**Dataset records**
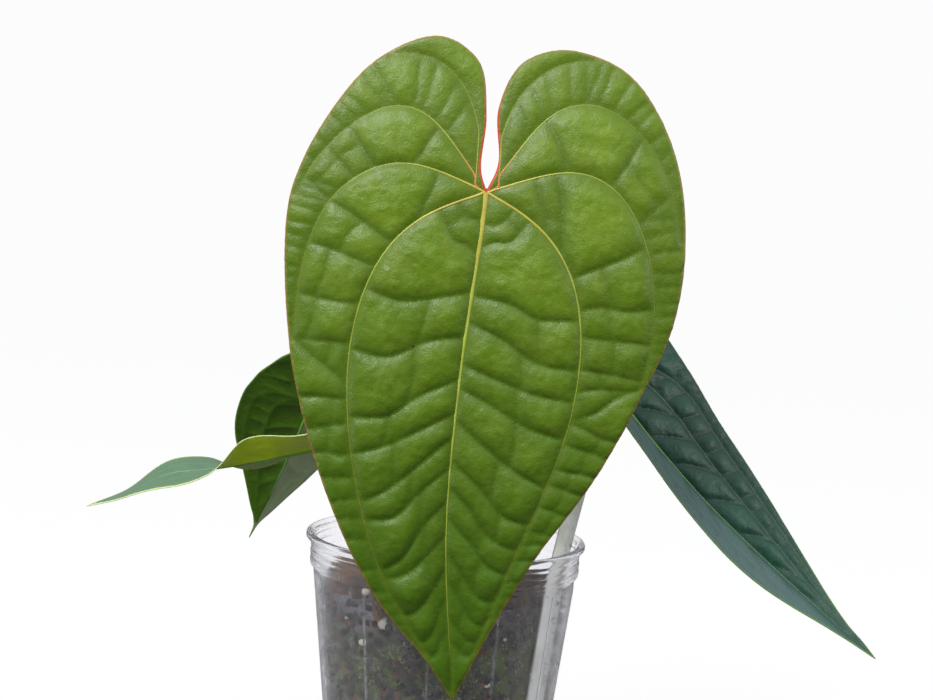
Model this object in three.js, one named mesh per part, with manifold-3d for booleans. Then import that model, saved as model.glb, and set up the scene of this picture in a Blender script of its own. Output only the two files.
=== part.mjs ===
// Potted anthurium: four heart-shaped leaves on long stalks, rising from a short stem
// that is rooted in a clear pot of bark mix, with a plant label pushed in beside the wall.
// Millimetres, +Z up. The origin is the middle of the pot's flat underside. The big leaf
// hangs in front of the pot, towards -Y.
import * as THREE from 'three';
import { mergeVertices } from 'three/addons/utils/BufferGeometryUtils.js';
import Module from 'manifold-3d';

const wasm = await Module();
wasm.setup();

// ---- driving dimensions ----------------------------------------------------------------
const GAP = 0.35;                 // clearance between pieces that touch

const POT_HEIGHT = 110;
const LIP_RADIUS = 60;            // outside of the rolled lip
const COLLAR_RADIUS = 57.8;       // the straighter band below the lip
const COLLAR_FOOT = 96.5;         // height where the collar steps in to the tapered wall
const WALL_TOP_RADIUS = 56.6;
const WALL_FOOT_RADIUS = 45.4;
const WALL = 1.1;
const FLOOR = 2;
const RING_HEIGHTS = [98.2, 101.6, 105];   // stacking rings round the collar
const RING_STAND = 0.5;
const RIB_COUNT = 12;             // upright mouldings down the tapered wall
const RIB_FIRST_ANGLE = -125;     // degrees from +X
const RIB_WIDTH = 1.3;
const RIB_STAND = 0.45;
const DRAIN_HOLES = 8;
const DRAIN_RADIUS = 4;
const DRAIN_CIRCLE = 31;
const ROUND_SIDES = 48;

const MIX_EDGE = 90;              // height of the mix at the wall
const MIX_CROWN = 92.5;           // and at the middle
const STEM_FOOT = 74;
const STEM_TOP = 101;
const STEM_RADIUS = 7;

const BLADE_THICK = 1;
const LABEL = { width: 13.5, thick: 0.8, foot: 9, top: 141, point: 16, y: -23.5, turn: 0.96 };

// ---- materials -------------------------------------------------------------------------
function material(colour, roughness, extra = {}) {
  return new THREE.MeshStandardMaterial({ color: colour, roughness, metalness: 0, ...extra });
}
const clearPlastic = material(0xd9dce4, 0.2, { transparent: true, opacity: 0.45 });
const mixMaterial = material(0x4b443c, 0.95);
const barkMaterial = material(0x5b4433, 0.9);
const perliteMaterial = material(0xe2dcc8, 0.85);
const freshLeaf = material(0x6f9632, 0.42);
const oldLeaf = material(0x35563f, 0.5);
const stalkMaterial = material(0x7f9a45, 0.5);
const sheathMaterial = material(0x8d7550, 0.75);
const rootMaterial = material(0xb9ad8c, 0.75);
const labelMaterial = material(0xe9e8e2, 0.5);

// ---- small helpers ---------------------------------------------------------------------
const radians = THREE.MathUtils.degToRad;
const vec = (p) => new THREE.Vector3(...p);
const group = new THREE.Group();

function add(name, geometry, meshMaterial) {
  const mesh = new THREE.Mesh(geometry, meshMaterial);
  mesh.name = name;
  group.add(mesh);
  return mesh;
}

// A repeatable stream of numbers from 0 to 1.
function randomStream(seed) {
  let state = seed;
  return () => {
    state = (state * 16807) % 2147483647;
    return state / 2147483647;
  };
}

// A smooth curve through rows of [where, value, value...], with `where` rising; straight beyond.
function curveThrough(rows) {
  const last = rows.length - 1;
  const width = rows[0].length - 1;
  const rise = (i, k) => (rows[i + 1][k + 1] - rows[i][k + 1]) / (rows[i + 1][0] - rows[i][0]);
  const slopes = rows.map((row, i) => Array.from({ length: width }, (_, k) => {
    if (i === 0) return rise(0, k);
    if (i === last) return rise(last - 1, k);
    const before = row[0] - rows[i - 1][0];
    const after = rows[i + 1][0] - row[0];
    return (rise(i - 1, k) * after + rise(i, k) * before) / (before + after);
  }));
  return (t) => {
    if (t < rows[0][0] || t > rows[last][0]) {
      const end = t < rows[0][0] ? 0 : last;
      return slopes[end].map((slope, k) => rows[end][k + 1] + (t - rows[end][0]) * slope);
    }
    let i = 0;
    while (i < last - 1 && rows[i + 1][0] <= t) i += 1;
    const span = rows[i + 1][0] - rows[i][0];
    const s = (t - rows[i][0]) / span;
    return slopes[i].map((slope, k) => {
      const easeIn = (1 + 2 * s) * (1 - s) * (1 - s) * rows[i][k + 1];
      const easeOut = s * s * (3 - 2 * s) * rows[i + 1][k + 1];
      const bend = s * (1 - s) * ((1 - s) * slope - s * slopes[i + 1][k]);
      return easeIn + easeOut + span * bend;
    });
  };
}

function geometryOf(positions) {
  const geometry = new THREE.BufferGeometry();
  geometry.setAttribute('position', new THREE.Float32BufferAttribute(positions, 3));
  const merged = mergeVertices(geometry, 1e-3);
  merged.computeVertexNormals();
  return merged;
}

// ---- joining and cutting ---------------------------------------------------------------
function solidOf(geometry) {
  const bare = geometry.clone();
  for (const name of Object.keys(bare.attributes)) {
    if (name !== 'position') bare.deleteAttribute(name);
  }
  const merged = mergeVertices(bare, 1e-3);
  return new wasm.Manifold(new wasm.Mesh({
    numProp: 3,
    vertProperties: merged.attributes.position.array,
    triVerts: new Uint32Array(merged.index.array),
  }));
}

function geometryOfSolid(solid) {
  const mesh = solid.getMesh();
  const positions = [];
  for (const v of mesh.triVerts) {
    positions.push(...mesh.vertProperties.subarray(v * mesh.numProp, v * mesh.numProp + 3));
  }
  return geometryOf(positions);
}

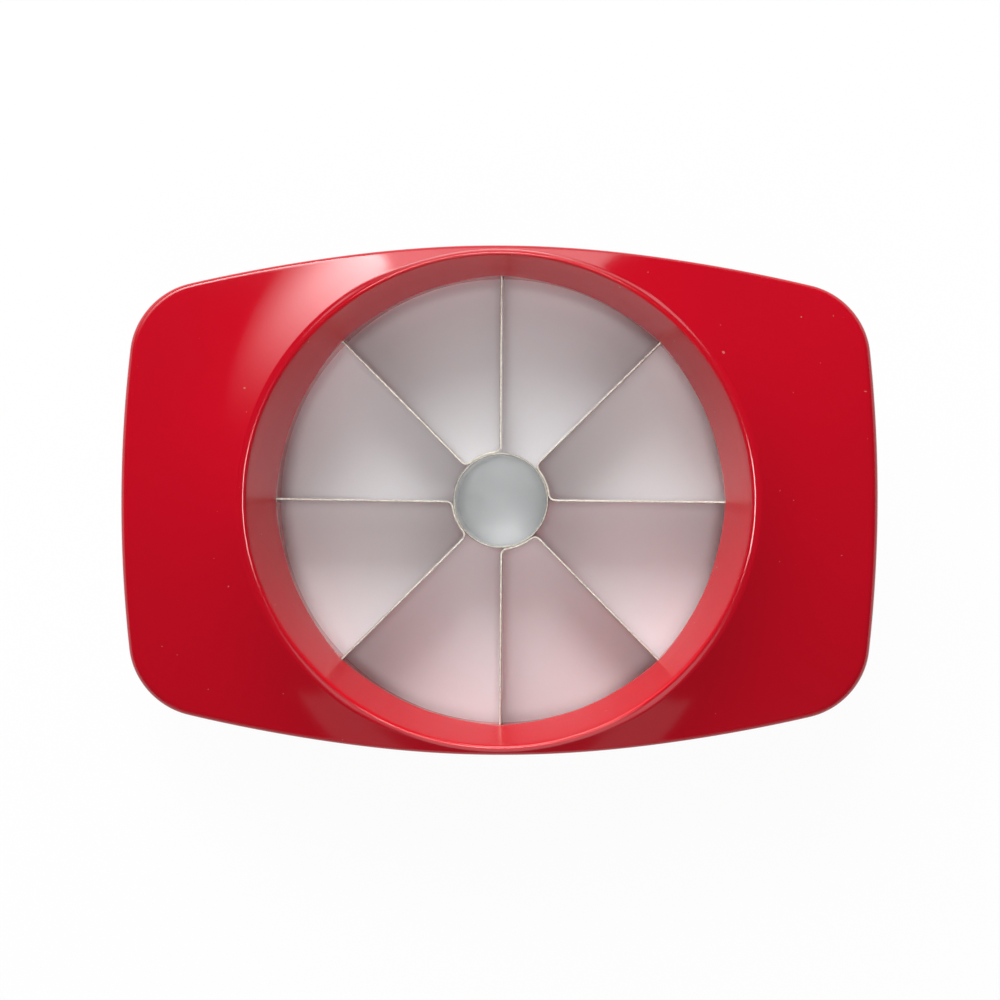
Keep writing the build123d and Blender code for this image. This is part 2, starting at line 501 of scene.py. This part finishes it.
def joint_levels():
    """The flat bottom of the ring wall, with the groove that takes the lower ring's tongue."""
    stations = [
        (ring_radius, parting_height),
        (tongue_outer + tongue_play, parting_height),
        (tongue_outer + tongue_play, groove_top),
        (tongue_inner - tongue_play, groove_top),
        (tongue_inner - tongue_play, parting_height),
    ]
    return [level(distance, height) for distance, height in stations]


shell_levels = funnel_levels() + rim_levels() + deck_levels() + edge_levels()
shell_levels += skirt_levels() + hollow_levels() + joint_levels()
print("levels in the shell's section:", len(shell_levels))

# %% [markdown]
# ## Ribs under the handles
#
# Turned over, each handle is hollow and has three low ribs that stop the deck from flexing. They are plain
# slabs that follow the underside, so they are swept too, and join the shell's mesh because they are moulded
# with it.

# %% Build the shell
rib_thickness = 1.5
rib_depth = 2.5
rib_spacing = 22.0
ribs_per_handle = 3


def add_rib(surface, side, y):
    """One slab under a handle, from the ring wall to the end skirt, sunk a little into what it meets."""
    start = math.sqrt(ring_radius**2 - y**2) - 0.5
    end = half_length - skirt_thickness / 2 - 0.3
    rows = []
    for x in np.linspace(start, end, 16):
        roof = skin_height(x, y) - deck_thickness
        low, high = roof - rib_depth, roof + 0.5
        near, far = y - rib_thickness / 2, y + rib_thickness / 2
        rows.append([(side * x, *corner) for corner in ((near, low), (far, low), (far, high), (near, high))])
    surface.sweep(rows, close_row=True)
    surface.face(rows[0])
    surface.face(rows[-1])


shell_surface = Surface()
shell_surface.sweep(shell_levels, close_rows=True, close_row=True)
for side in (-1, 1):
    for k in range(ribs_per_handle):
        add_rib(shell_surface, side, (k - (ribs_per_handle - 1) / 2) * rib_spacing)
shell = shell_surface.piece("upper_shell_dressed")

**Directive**
Everything from the first line through the line containing "wasm.setup();" should be quoted exactly, and nothing beyond it.

**Complete response**
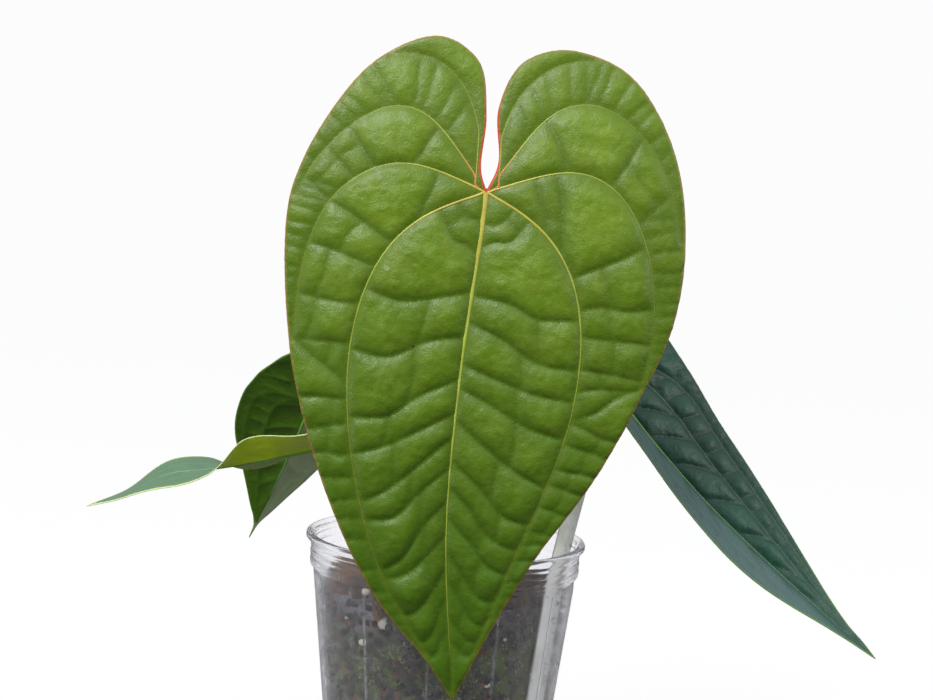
Model this object in three.js, one named mesh per part, with manifold-3d for booleans. Then import that model, saved as model.glb, and set up the scene of this picture in a Blender script of its own. Output only the two files.
=== part.mjs ===
// Potted anthurium: four heart-shaped leaves on long stalks, rising from a short stem
// that is rooted in a clear pot of bark mix, with a plant label pushed in beside the wall.
// Millimetres, +Z up. The origin is the middle of the pot's flat underside. The big leaf
// hangs in front of the pot, towards -Y.
import * as THREE from 'three';
import { mergeVertices } from 'three/addons/utils/BufferGeometryUtils.js';
import Module from 'manifold-3d';

const wasm = await Module();
wasm.setup();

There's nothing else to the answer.